4. Demais. — Sendo Deus a sua essência, tudo o que nele existe está na unidade da sua essência. Ora, se em Deus há Trindade, esta existirá na unidade da sua essência. Logo, ha­verá nele três unidades essenciais, o que é herético.
 
5. Demais. — Em tudo o que se diz de Deus, o concreto é predicado do abstrato; assim a deidade é Deus e a paternidade é o Pai. Ora, à Trindade se não pode chamar trina, porque então haveria nove realidades em Deus, o que é errôneo. Logo, não se deve aplicar o nome de Trindade a Deus.
 
Mas, em contrário, diz Atanásio: Devemos venerar a Unidade na Trindade e a Trindade na Unidade1.
 
Solução. — O nome de Trindade em Deus significa um determinado número de pessoas.
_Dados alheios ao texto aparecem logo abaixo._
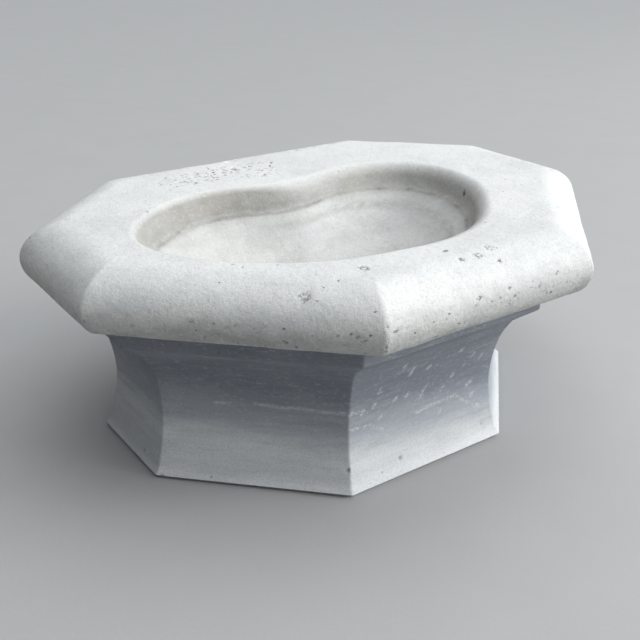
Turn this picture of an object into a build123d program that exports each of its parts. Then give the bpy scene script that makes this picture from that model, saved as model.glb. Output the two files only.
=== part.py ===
"""Baptismal font head: a marble basin stone set on a grey marble body, with its waste and plug.

Millimetres, +Z up. The origin is in the middle of the underside, X runs along the font's
length and -Y is its front. Seen from above the rim is an octagon with eight equal corner
angles, whose back side is longer than its front side.
"""

import os
from math import cos, radians, sqrt

from build123d import *

# Rim, seen from above
LENGTH = 440.0
DEPTH = 339.0
HEIGHT = 166.0
FRONT_FACE = 178.0
BACK_FACE = 252.0

# Edge of the rim: a long curve above the nose and a tighter one below it
RIM_THICKNESS = 44.0
TOP_ROUND_OUT = 33.0
TOP_ROUND_UP = 26.0
LOW_ROUND_OUT = 15.0

# Mortar bed between the two stones, held back from the face of the band
BED = 1.5
BED_SETBACK = 3.0

# Body, seen from above along its foot, and how far it stands off the rim's middle
BODY_LENGTH = 334.0
BODY_DEPTH = 252.0
BODY_FRONT_FACE = 138.0
BODY_BACK_FACE = 202.0
BODY_SHIFT = -9.5

# Side of the body, each place as (distance in from the foot, height)
FOOT_BEVEL = 3.0
COVE = [
    (0.0, FOOT_BEVEL),
    (3.5, 8.0),
    (6.5, 18.0),
    (9.5, 32.0),
    (11.0, 48.0),
    (9.5, 66.0),
    (5.0, 84.0),
    (-2.0, 97.0),
]
SOFFIT_END = (-18.0, 109.0)
BAND_PROUD = 19.0
BAND_BOTTOM = 110.0

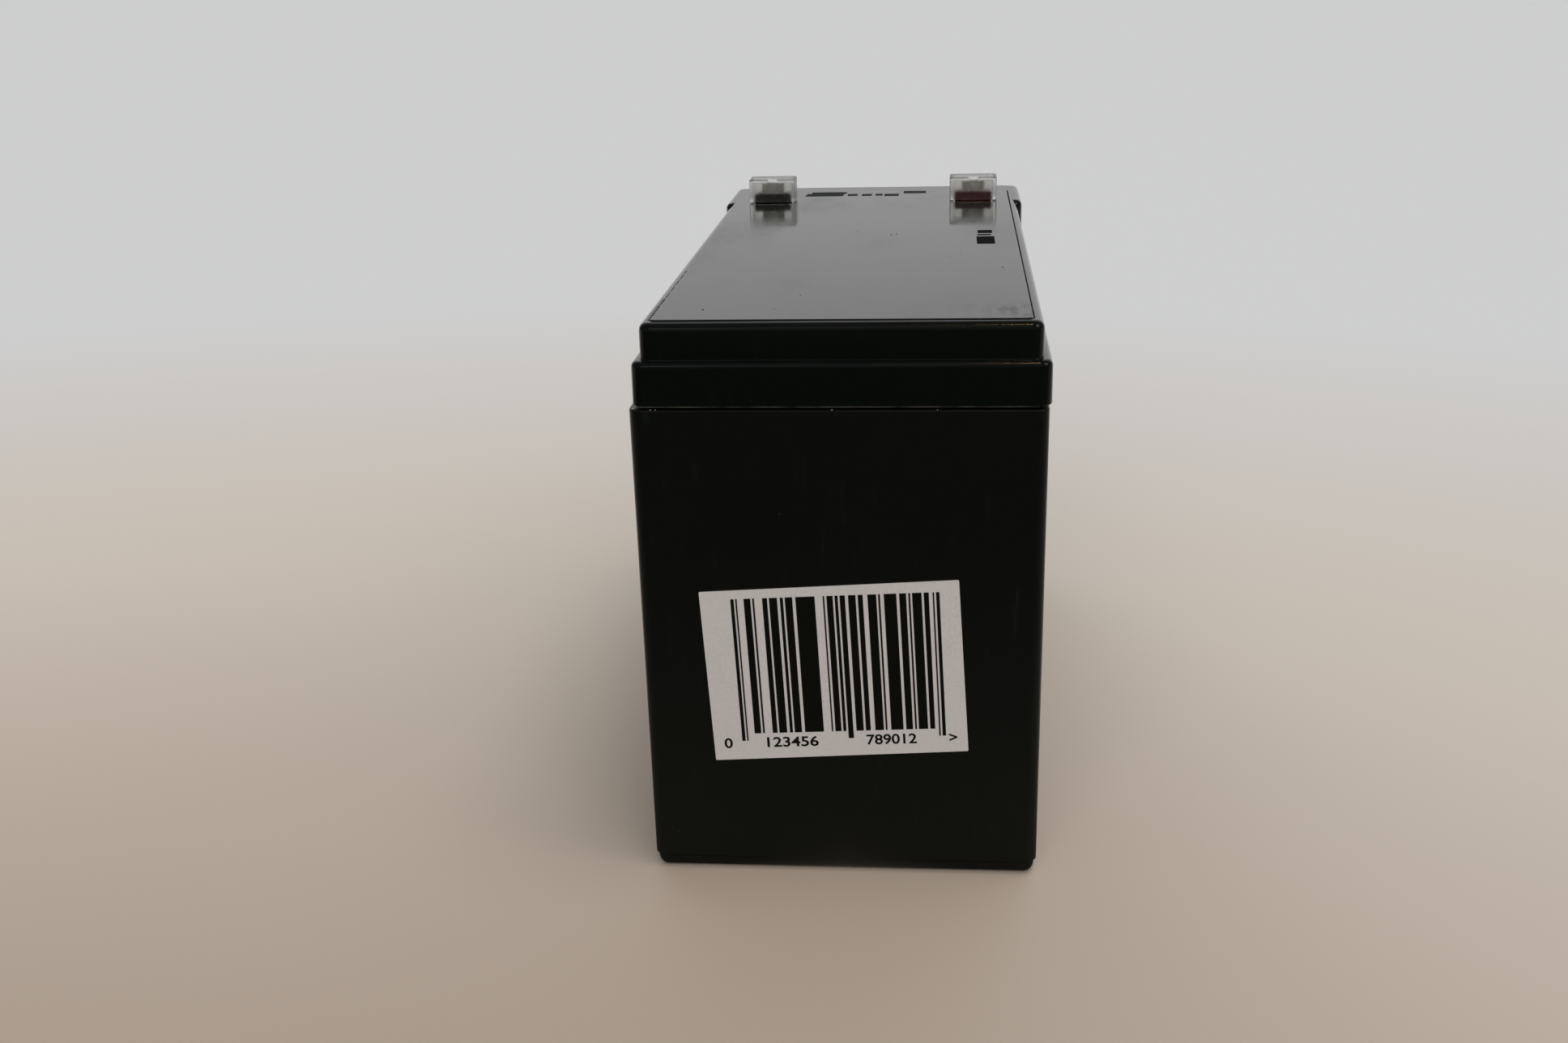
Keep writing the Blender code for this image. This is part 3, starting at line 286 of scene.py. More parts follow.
def polished_abs(name):
    """Glossy black ABS: a clear reflection that smears soften in patches."""
    material, tree, shader, place = start_material(name)
    wiped = add_node(tree, "ShaderNodeMapping", {"Vector": place, "Scale": (1.0, 0.45, 1.0)}, "Vector")
    film = add_node(
        tree, "ShaderNodeTexNoise",
        {"Vector": wiped, "Scale": per_metre(22.0), "Detail": 5.0, "Roughness": 0.62}, "Fac",
    )
    smears = add_node(
        tree, "ShaderNodeMapRange", {"Value": film, "From Min": 0.40, "From Max": 0.72}, "Result"
    )
    drawn_out = add_node(tree, "ShaderNodeMapping", {"Vector": place, "Scale": (1.0, 0.04, 1.0)}, "Vector")
    lines = add_node(
        tree, "ShaderNodeTexNoise",
        {"Vector": drawn_out, "Scale": per_metre(0.35), "Detail": 2.0, "Roughness": 0.5}, "Fac",
    )
    scratches = add_node(
        tree, "ShaderNodeMapRange", {"Value": lines, "From Min": 0.66, "From Max": 0.74}, "Result"
    )
    plastic = add_node(
        tree, "ShaderNodeMix",
        {
            "Factor_Float": smears,
            "A_Color": linear_colour(PLATE_BLACK), "B_Color": linear_colour(PLATE_SMEAR),
        },
        "Result_Color", data_type="RGBA",
    )
    specks = dust(tree, place, spacing=6.0, size=0.18)
    dusty = add_node(
        tree, "ShaderNodeMix",
        {"Factor_Float": specks, "A_Color": plastic, "B_Color": linear_colour(DUST_GREY)},
        "Result_Color", data_type="RGBA",
    )
    marks = add_node(
        tree, "ShaderNodeMath", {"Value": smears, "Value_001": SMEARS_DULL}, "Value", operation="MULTIPLY"
    )
    marks = add_node(
        tree, "ShaderNodeMath",
        {"Value": scratches, "Value_001": SCRATCHES_DULL, "Value_002": marks},
        "Value", operation="MULTIPLY_ADD",
    )
    stroked = add_node(tree, "ShaderNodeMapping", {"Vector": place, "Scale": (1.0, 0.3, 1.0)}, "Vector")
    strokes = add_node(
        tree, "ShaderNodeTexNoise",
        {"Vector": stroked, "Scale": per_metre(1.6), "Detail": 4.0, "Roughness": 0.6}, "Fac",
    )
    rubbed = add_node(
        tree, "ShaderNodeMapRange", {"Value": strokes, "From Min": 0.36, "From Max": 0.54}, "Result"
    )
    narrowed = add_node(
        tree, "ShaderNodeMapping", {"Vector": place, "Scale": (1.0, SMUDGE_NARROWING, 0.0)}, "Vector"
    )
    for x, y, reach, weight in SMUDGES:
        middle = (x, y * SMUDGE_NARROWING, 0.0)
        away = add_node(
            tree, "ShaderNodeVectorMath",
            {"Vector": narrowed, "Vector_001": middle}, "Value", operation="DISTANCE",
        )
        faded = add_node(
            tree, "ShaderNodeMapRange",
            {"Value": away, "From Min": reach, "From Max": SMUDGE_CORE * reach, "To Max": weight}, "Result",
        )
        marks = add_node(
            tree, "ShaderNodeMath",
            {"Value": faded, "Value_001": rubbed, "Value_002": marks}, "Value", operation="MULTIPLY_ADD",
        )
    sheen = add_node(
        tree, "ShaderNodeMapRange",
        {"Value": marks, "From Max": 4.4, "To Min": 0.05, "To Max": 0.52}, "Result",
    )
    ripple = add_node(
        tree, "ShaderNodeTexNoise",
        {"Vector": place, "Scale": per_metre(9.0), "Detail": 1.0, "Roughness": 0.5}, "Fac",
    )
    relief = add_node(
        tree, "ShaderNodeBump", {"Height": ripple, "Distance": 0.00001, "Strength": 1.0}, "Normal"
    )
    fill_inputs(tree, shader, {"Base Color": dusty, "Roughness": sheen, "IOR": 1.59, "Normal": relief})
    return material


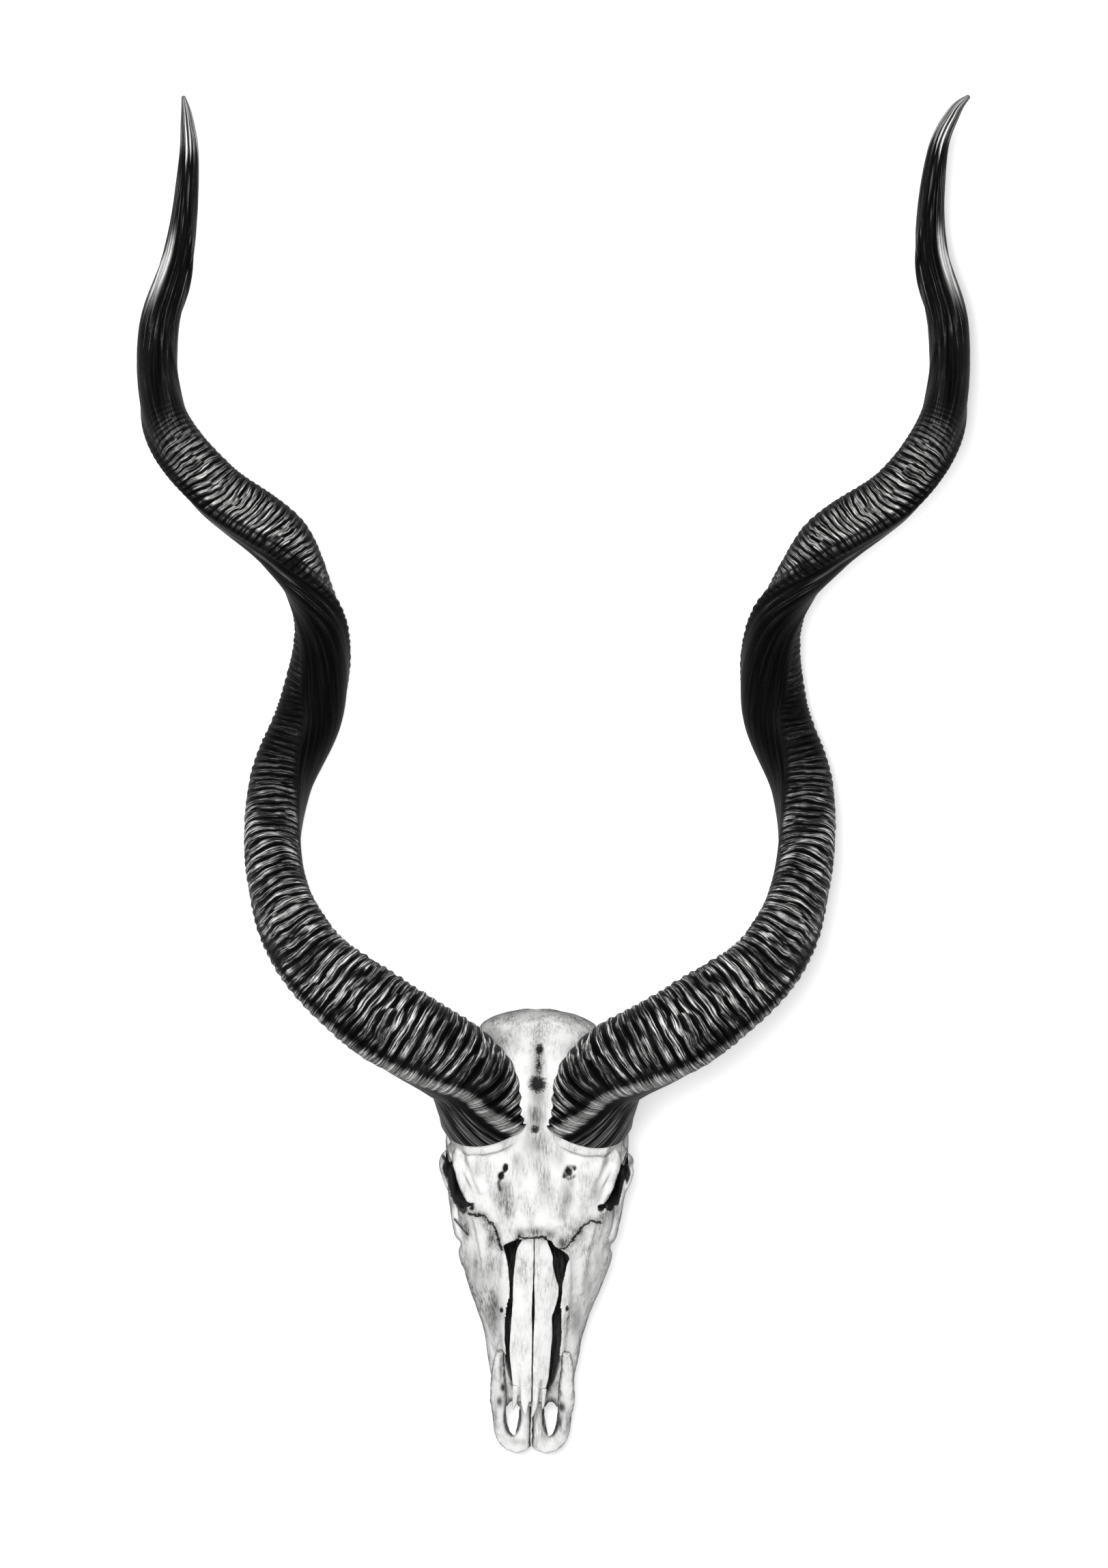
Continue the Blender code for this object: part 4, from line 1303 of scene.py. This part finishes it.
# Soft grey patches: x, y, half width, half length, darkness
PREMAXILLA_SHADES = [
    (-24.6, -129, 2.2, 3.5, 0.9),
    (-27.5, -141, 2.5, 4.5, 0.7),
    (25.5, -145, 3.0, 4.5, 0.8),
    (24.0, -158, 2.5, 6.0, 0.7),
    (21.0, -131, 2.5, 6.0, 0.6),
    (-27.0, -110, 1.2, 16, 0.4),
    (-11, -176, 8, 3, 0.22),
    (12, -172, 5, 5, 0.2),
    (-31, -150, 2.5, 20, 0.25),
    (31, -160, 2.5, 14, 0.3),
]


def build_premaxilla(word, side):
    bm = bmesh.new()
    for arm in (PREMAXILLA_OUTER, PREMAXILLA_INNER):
        add_limb(bm, [mirrored(row, side) for row in arm])
    add_ball(bm, mirrored(PREMAXILLA_TIP[0], side), PREMAXILLA_TIP[1])
    obj = skull_object(f"premaxilla_{word}_bone", bm)
    grow_together(obj, PREMAXILLA_GRAIN, 4)
    carve(obj, swell(skull_places(obj.data), 6.0, Vector((side, 9, 2))) * 0.5)
    modifier(obj, "DECIMATE", ratio=0.5)
    settle(obj)
    places = skull_places(obj.data)
    dirt = np.maximum(slot_edge(places) * 0.75, hollow(places[:, 0], 2.1))
    for x, y, half_x, half_y, dark in PREMAXILLA_SHADES:
        from_patch = np.hypot((places[:, 0] - x) / half_x, (places[:, 1] - y) / half_y)
        dirt = np.maximum(dirt, hollow(from_patch, 1.0) * dark)
    paint(obj.data, "dirt", np.maximum(dirt, steep_shade(obj.data) * 1.2))
    return obj


# Cheek teeth
#
# Twelve upper grinders with ribbed sides and worn crescents on their flat faces, grown in sockets of the jaws. The
# skull stands on them. Rows are the name, y of the middle, length and width.
TEETH = [
    ("premolar_1", -69.5, 11.4, 11),
    ("premolar_2", -56.5, 13.4, 13),
    ("premolar_3", -42.0, 14.4, 14),
    ("molar_1", -24.8, 19.0, 15.5),
    ("molar_2", -4.8, 19.8, 16),
    ("molar_3", 15.4, 19.4, 15),
]
TOOTH_ROW_X = (28.5, 33.5)
TOOTH_SECTIONS = [(0, 0.985), (0.5, 1.0), (12, 1.03), (26, 0.82)]
TOOTH_FIT_SHARE = 0.96
TOOTH_RIB = 0.045
CRESCENT_DEPTH = 1.6


def build_tooth(name, word, side, y, length, width):
    share = (y - TEETH[0][1]) / (TEETH[-1][1] - TEETH[0][1])
    x = TOOTH_ROW_X[0] + (TOOTH_ROW_X[1] - TOOTH_ROW_X[0]) * share
    ribs = 4 if name.startswith("molar") else 3
    turns = np.linspace(0, math.tau, 72, endpoint=False)
    reach = (np.abs(np.cos(turns)) ** 4 + np.abs(np.sin(turns)) ** 4) ** -0.25
    reach = reach * (1 - TOOTH_RIB + TOOTH_RIB * np.cos(turns * ribs * 2))
    sections = [(0.0, 0.985 * inner) for inner in (0.04, 0.25, 0.45, 0.62, 0.78, 0.9)]
    sections += [tuple(row) for row in smooth_keys(TOOTH_SECTIONS, 16)]
    rings = []
    for z, size in sections:
        ring = []
        for turn, out in zip(turns, reach):
            across = 0.5 * width * size * out * math.cos(turn)
            along = 0.5 * length * TOOTH_FIT_SHARE * size * out * math.sin(turn)
            height = z
            if z == 0:
                wave = math.cos(along / length * math.tau * 2) * math.cos(across / width * math.tau)
                height = CRESCENT_DEPTH * max(0.0, -wave) * (size < 0.9)
            ring.append(((x + across) * side, y + along, height))
        rings.append(ring)
    bm = bmesh.new()
    add_loft(bm, rings)
    obj = skull_object(f"{name}_{word}_crown", bm)
    obj.data.materials.append(tooth_enamel)
    for polygon in obj.data.polygons:
        polygon.use_smooth = True
    return obj


def tooth_material():
    made, tree, shader = shader_tree("tooth enamel")
    x, y, z = object_place(tree)
    streaks = noise(tree, packed(tree, x / 1.5, y / 1.5, z / 12.0), detail=4.0, roughness=0.7)
    stain = noise(tree, packed(tree, x / 6.0, y / 6.0, z / 6.0), detail=3.0)
    near_root = z.between(10.0, 26.0)
    dark = (streaks - 0.4) * 0.6 + (stain - 0.4) * 0.5 + near_root * 0.25
    tree.links.new(shades(tree, dark.clamped(), TOOTH_SHADES).socket, shader.inputs["Base Color"])
    shader.inputs["Roughness"].default_value = 0.35
    bump(tree, shader, streaks, 0.4)
    return made


TOOTH_SHADES = [(0.0, 0.66), (0.4, 0.42), (1.0, 0.08)]
tooth_enamel = tooth_material()
fitted = {}
for side, word in ((-1, "left"), (1, "right")):
    fitted["nasal_" + word] = build_nasal(word, side)
    fitted["premaxilla_" + word] = build_premaxilla(word, side)
    for tooth, y, length, width in TEETH:
        fitted[f"{tooth}_{word}"] = build_tooth(tooth, word, side, y, length, width)

cut_away(cranium, [limb_cutter(BRAIN_HOLLOW)])
seats = [grown_copy(piece) for piece in [*horns, *fitted.values()]]
cut_away(cranium, seats)
paint_face(cranium.data)
for name, piece in {"cranium": cranium, **fitted}.items():
    is_tooth = "molar" in name
    if not is_tooth and piece is not cranium:
        paint(piece.data, "pit", np.full(len(piece.data.vertices), -1.0))
    if not is_tooth:
        piece.data.materials.clear()
        piece.data.materials.append(skull_bone)
        for polygon in piece.data.polygons:
            polygon.use_smooth = True
    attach(piece, "root")
    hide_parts(name)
Pois, assim como pomos a pluralidade de pessoas em Deus, assim também devemos usar do nome de Trindade; porquanto, o mesmo que a pluralidade significa indeterminadamente, de­terminadamente o significa o nome de Trindade.
 
Donde a resposta à primeira objeção. — O nome de Trindade, segundo a etimologia do vocábulo, significa a essência una de três pes­soas; e é como se disséssemos unidade de três. Mas, na sua expressão própria esse vocábulo significa antes o número das pessoas de uma mesma essência. Por isso não podemos dizer que o Pai seja Trindade, pois não é três pessoas. Porque o vocábulo não significa as relações mesmas das pessoas, mas antes o número delas, nas suas relações mútuas. E daí vem que este, pela sua denominação, não é um termo que ex­prima relação.
 
Resposta à segunda. — Duas coisas implica o nome coletivo: a pluralidade dos supostos e uma certa unidade, a saber, a de uma deter­minada ordem. Assim, o povo é uma multidão de homens compreendidos numa mesma ordem. Ora, quanto à primeira, o nome de Trindade convém com os nomes coletivos; mas quanto à segunda, deles difere; pois, na divina Trindade não somente há unidade de ordem, mas com esta vai também a de essência.
 
Resposta à terceira. — Trindade se emprega em sentido absoluto, pois significa o número ter­nário das pessoas. Ao passo que a triplicidade significa proporção de desigualdade; pois, é uma espécie de proporção desigual, como está claro em Boécio2. Logo, não há em Deus triplicidade, mas Trindade.
 
Resposta à quarta. — Pela Trindade divina se entendem o número e as pessoas enumera­das. Assim, quando falamos da Trindade na unidade, não introduzimos o número na uni­dade da essência, como se esta fosse três vezes uma; mas, as pessoas enumeradas, na unidade da natureza, assim como dizemos, que os supos­tos de uma natureza nela existem. E inversa­mente, dizemos, que há unidade na Trindade, como dizemos, que a natureza está nos seus supostos.
 
Resposta à quinta. — Quando dizemos - A Trindade é trina - com a idéia de número, que ai introduzimos, exprimimos a multiplici­dade do mesmo número, em si mesmo; pois, o que chamamos trino importa distinção nos su­postos do ser do qual o predicamos. Portanto, não podemos dizer que a Trindade é trina; pois seguir-se-ia, de ser trina a Trindade, que três seriam os seus supostos; assim como, de dizer-se que Deus é trino, resulta serem três os supostos da divindade.

  1. 1. In symbolo.
  2. 2. In Arithmetica, lib. I, c. 23.